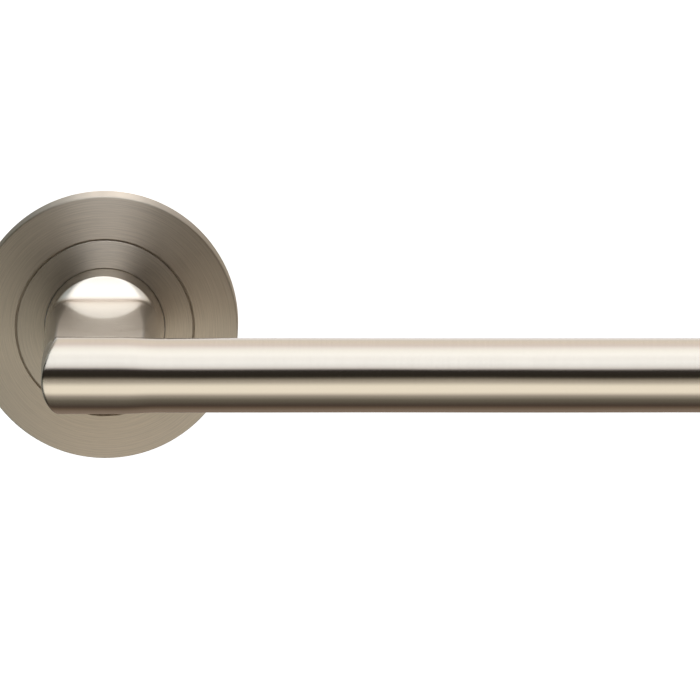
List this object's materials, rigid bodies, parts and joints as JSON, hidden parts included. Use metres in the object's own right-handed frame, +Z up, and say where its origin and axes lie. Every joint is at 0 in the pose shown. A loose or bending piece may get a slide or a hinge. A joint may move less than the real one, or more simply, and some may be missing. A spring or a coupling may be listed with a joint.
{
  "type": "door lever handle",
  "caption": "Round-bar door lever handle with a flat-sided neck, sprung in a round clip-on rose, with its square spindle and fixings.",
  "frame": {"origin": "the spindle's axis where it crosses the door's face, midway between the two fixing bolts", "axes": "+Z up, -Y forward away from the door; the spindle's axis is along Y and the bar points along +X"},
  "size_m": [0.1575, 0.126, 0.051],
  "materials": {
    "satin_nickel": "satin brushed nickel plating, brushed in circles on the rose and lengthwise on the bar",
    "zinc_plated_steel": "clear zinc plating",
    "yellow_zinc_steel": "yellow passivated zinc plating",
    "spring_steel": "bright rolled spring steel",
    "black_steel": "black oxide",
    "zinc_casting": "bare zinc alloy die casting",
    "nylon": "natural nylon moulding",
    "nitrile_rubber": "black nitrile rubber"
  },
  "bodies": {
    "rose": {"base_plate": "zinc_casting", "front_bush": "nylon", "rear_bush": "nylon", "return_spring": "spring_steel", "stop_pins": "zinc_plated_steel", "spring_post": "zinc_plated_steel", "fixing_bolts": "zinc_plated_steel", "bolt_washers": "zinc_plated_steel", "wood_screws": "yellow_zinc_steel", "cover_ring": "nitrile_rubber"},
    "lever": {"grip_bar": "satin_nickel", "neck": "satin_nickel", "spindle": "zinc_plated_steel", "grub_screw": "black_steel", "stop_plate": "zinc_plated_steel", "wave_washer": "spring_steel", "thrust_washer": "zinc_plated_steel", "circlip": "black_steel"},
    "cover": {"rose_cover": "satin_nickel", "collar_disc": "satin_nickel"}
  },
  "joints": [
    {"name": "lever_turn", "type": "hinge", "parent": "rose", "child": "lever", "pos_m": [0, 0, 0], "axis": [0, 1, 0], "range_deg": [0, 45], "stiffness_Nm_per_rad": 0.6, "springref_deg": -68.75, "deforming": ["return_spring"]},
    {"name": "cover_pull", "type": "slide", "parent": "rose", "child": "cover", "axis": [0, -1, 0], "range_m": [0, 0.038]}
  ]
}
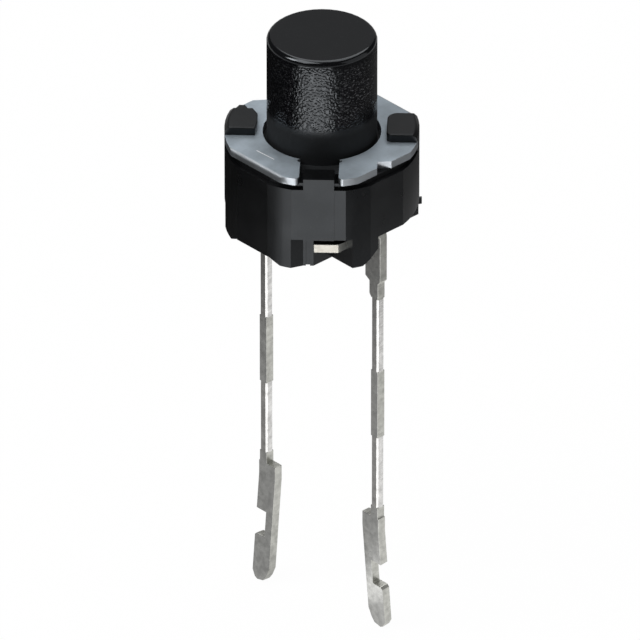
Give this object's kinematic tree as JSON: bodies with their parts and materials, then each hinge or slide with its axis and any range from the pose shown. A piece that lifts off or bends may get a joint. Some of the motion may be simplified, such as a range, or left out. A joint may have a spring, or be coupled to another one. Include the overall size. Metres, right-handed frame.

Given instruction
Of all the lines in the entries, how many contain the word "origin"? Give only the number.

Written response
2